Overall throughout the test I held heading and altitude decently but not perfectly, but I did LOTS of talking, noticing things out loud, and correcting them as needed. I was also a star on the radio -- that's one skill I have developed, and I enjoy it!
We taxied to the hangar, and Dave shook my hand and said, "congratulations, you passed!" He also told me that he would take about 10 minutes to prepare my debrief and paperwork, and would meet with me and my instructor(s) to debrief the flight. But I was a bit stunned, to be honest. No partial -- a complete PASS!!! (and, as I later found out, a very good one at that.)
I could not believe it!!! I was so, well, speechless, actually.
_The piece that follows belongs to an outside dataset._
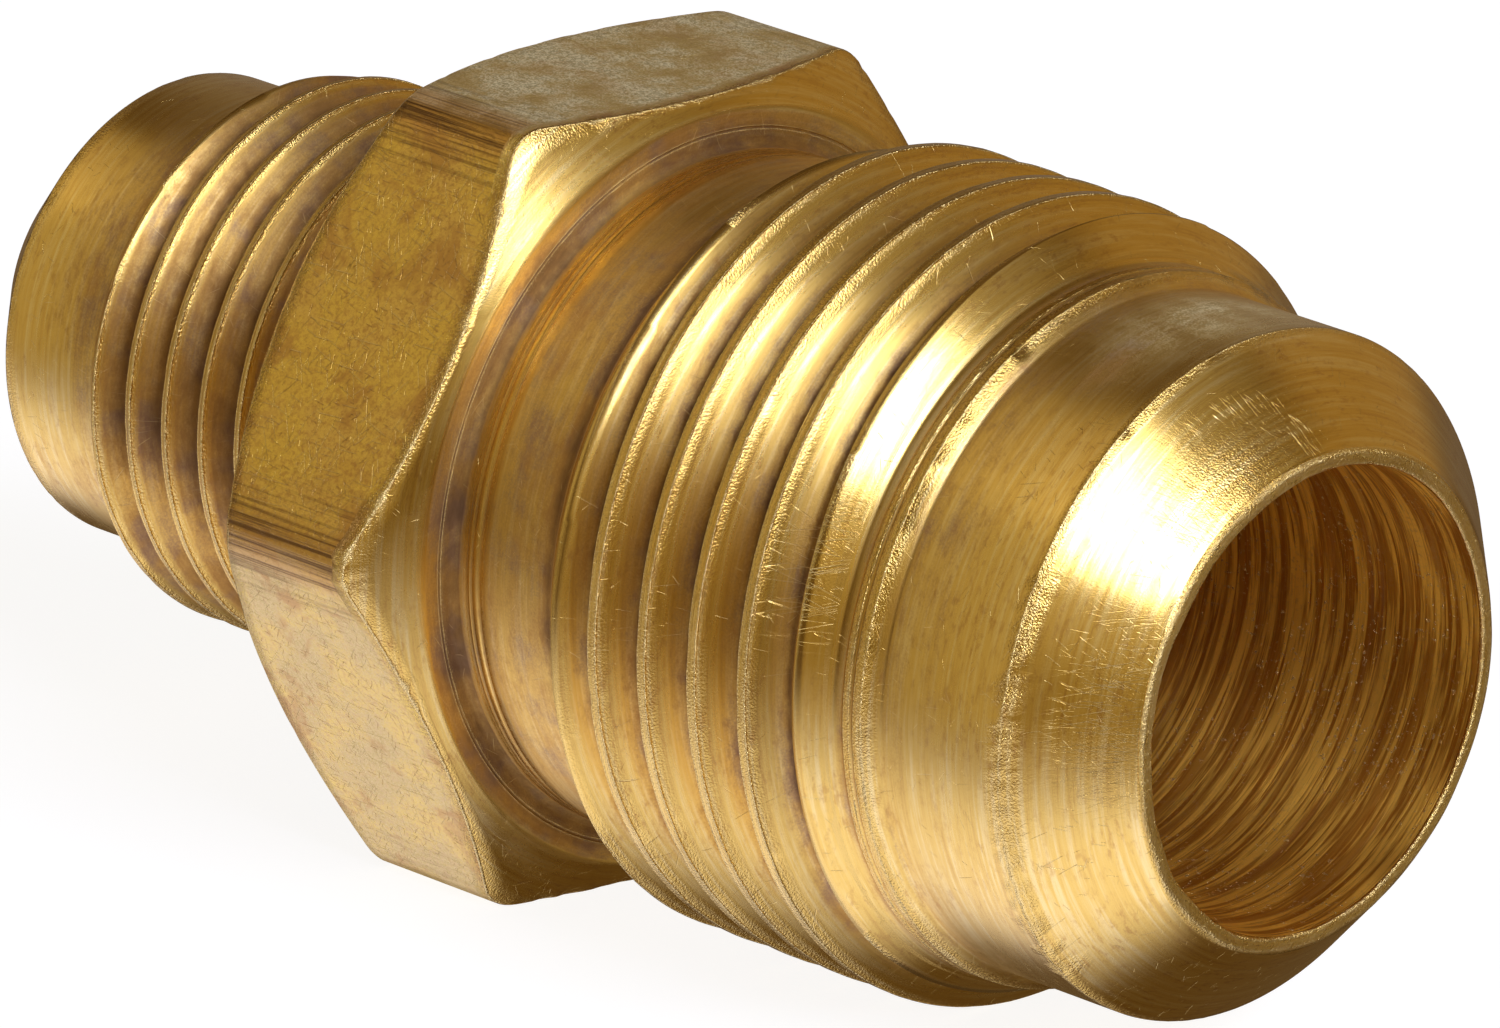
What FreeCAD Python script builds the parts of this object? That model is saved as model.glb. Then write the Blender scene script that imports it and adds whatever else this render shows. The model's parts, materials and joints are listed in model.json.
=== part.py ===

The rest of the evening was a bit of a fog. My girlfriend and I went home to take a cold shower (we had both been cooking at the flight school since about 9 a.m. that morning!), and then went out for pizza and gelato, and some Porter plane watching from the city, down near the music garden. Then it was early to bed for me.
And that's the story of my PPL flight test, as I remember it 24 hours later.
I am grateful for the opportunity to have come this far, and I look forward to the opportunities that lie ahead.